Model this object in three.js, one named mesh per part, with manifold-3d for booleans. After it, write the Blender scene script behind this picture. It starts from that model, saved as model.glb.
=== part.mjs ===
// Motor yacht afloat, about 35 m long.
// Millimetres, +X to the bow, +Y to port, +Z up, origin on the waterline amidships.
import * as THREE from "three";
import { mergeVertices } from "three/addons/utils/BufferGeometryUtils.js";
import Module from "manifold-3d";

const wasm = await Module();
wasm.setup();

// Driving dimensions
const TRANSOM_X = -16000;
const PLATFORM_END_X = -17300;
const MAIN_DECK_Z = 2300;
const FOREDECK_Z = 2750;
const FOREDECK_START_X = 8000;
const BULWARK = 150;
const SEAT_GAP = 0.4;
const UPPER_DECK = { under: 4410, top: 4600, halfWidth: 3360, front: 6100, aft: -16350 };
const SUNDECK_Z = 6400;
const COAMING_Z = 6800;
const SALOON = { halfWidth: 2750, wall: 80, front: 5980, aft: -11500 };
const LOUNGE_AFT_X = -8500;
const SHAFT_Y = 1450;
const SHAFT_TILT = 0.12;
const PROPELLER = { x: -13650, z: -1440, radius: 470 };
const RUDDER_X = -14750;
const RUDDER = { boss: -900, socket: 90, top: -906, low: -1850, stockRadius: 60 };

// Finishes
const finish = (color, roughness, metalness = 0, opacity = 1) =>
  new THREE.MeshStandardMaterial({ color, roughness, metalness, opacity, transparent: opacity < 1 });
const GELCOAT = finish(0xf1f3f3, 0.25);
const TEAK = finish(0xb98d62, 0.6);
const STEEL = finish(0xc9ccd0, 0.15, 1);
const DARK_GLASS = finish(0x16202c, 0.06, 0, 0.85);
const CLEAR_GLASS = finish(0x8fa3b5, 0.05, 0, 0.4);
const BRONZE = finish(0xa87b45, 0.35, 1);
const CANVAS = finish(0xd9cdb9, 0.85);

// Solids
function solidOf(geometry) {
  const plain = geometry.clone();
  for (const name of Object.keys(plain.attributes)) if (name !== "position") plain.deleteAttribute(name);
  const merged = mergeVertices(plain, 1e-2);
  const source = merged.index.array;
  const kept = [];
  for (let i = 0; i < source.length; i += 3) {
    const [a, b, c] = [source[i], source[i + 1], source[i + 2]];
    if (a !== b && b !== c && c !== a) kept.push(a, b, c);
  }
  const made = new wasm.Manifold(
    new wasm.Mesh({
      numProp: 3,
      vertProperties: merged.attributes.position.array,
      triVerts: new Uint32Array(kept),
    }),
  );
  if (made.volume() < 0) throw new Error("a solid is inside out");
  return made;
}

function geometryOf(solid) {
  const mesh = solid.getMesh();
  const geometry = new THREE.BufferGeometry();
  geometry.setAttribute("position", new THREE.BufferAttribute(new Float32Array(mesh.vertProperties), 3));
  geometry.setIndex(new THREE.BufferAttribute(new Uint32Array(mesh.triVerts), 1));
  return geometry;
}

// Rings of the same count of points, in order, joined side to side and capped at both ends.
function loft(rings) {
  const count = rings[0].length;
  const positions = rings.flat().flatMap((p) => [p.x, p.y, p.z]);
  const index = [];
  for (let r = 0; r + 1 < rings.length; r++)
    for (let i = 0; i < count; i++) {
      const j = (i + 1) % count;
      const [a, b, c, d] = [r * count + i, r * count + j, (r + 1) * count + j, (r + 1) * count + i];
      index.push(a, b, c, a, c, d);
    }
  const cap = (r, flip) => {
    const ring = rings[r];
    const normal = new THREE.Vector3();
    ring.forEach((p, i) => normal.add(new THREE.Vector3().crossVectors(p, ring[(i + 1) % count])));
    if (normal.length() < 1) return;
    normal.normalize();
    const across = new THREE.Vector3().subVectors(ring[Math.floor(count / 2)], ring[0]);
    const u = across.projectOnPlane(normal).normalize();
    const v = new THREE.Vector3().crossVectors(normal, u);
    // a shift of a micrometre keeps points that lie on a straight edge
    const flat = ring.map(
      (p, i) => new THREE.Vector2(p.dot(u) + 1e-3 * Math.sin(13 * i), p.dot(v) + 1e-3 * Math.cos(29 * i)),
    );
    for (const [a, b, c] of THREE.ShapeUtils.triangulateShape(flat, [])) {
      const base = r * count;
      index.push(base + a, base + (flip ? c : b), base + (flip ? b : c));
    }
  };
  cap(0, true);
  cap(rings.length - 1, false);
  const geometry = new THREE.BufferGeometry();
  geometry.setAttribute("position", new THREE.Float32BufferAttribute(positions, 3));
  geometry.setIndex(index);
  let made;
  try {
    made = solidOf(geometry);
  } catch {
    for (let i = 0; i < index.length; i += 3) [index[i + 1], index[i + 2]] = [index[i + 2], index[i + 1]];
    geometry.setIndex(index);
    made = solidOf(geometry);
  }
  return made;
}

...

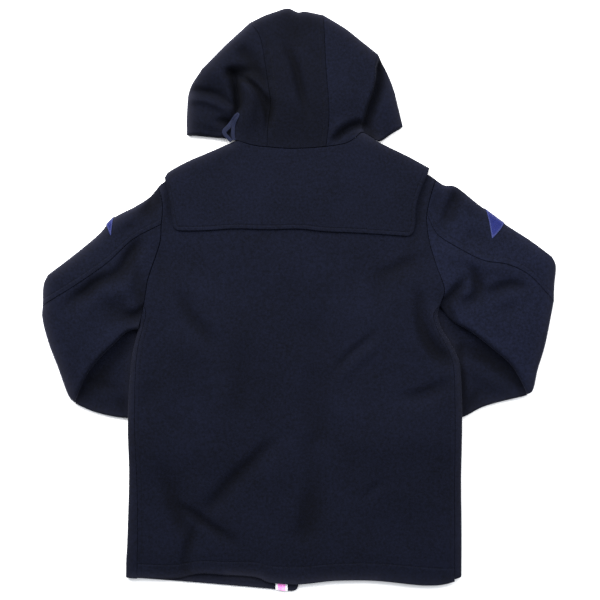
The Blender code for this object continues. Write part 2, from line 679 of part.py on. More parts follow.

---

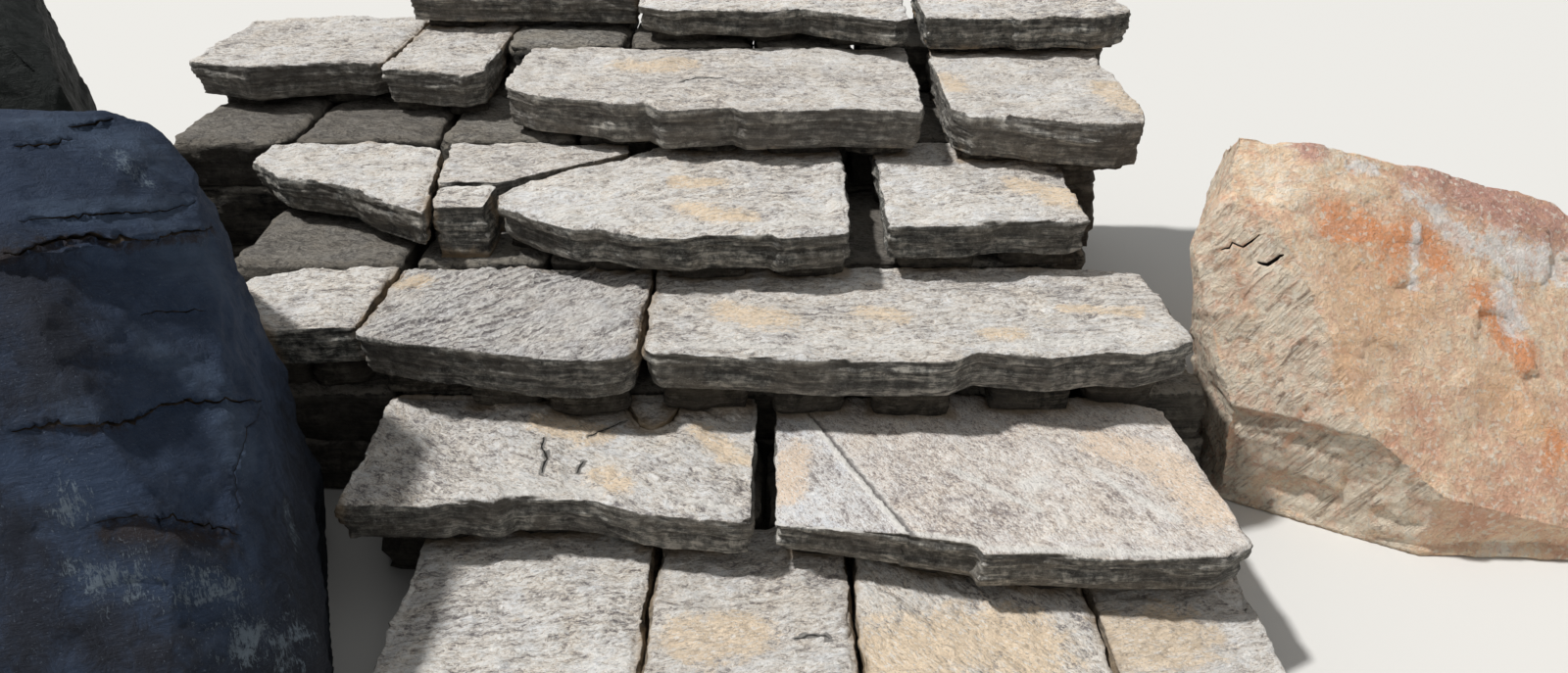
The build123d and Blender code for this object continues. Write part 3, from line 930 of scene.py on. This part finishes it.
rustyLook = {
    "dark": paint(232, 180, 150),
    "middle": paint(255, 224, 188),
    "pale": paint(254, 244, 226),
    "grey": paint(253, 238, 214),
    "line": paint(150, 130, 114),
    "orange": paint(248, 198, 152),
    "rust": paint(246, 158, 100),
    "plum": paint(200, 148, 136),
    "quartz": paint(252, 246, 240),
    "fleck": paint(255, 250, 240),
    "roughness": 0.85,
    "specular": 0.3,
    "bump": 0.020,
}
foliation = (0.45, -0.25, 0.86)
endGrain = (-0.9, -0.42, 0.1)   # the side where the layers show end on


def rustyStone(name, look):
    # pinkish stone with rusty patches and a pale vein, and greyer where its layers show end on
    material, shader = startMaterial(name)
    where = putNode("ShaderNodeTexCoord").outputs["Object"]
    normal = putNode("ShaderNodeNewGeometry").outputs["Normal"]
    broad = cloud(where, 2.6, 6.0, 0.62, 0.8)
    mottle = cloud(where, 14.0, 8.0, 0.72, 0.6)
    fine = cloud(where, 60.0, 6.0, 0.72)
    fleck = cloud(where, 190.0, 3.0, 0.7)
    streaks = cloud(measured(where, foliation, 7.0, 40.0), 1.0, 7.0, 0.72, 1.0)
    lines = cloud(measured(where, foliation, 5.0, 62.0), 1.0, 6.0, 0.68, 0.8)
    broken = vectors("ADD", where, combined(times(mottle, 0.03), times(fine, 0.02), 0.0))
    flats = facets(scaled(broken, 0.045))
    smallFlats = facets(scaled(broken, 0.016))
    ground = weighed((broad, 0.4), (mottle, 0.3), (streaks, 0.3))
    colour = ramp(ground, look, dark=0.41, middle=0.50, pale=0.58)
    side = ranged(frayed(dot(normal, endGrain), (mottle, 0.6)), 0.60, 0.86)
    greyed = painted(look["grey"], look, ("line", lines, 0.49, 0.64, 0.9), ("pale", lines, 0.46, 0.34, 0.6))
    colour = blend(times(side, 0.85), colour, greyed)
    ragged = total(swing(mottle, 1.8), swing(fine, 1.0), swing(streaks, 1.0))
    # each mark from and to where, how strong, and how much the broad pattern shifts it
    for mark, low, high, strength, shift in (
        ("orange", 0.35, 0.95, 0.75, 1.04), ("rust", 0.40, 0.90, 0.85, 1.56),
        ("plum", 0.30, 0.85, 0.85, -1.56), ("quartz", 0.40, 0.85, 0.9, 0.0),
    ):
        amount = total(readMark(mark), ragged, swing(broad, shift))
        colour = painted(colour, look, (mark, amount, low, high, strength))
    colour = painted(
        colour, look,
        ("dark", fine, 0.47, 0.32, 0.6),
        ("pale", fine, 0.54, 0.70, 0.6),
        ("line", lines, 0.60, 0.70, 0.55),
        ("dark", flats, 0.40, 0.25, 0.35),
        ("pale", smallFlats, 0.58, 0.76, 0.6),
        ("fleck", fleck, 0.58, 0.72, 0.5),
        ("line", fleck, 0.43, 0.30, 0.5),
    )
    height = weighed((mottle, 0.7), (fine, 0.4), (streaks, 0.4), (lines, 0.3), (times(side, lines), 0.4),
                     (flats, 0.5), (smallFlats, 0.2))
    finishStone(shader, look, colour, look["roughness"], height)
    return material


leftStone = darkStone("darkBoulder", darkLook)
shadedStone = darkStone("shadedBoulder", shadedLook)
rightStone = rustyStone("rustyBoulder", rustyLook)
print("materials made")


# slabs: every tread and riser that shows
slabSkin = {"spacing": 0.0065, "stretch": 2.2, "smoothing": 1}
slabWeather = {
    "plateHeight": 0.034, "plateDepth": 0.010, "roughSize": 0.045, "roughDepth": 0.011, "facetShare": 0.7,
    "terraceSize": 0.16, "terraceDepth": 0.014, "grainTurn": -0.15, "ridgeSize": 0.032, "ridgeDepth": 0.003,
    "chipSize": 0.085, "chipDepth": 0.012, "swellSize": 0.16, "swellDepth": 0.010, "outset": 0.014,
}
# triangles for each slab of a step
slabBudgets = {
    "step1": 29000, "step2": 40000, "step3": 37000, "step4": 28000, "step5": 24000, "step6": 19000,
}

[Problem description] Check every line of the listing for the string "scene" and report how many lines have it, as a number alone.

[Answer] 2